Alum shale was discovered locally in the early 1600s, but required large shipments of coal and urine (for ammonia) to produce the finished product. Local fishermen had the navigational skills needed for coastal cargo shipping but required much larger vessels so shipyards developed along the west bank of the Upper Harbour. Sir Hugh Cholmley, the Lord of the Manor, commissioned a stone-built West Pier in 1632 and a new draw-bridge in 1634.
Whitby’s ship-building and repair industry expanded rapidly, driven by demand from the alum trade and the shipping of coal from Newcastle to London. Such was the growth that by the early 1700s Whitby ships were sailing regularly to the Baltic to secure the large quantities of timber, pitch and hemp needed for ship-building, sail and rope-making. At its peak in the 1790′s, Whitby vied with Newcastle to be the second largest producer of merchant ships, after London. The 14 shipyards with many dry docks, plus the sail-lofts and timber ponds extended along both sides of the upper harbour, to beyond where the high-level road bridge now spans the river.

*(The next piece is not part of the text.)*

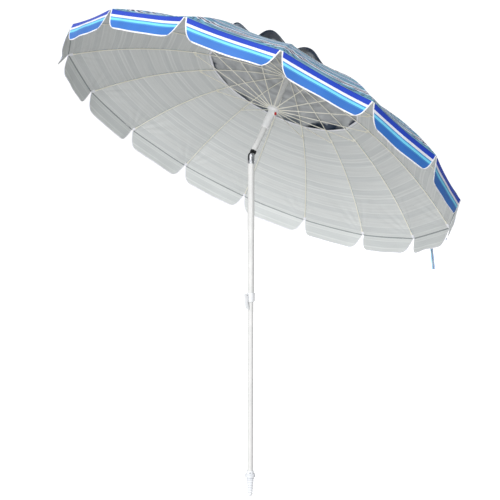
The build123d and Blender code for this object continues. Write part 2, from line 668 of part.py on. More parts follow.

From 1702, every passing collier ship paid a toll towards maintenance of the piers so vital to Whitby’s role as a harbour of refuge on this perilous coast. The sands between Tate Hill Pier and the East Pier are still known as Colliers’ Hope. If a storm-tossed ship could reach that small beach, then she was safe – at least until she set sail again. The piers were altered and extended several times, to better guide shipping safely into harbour and to lessen silting of the channel. The West Pier lighthouse was added in 1840 and that on the East Pier in 1856. The pier extensions were added around 1912 and the present swing-bridge opened in 1909.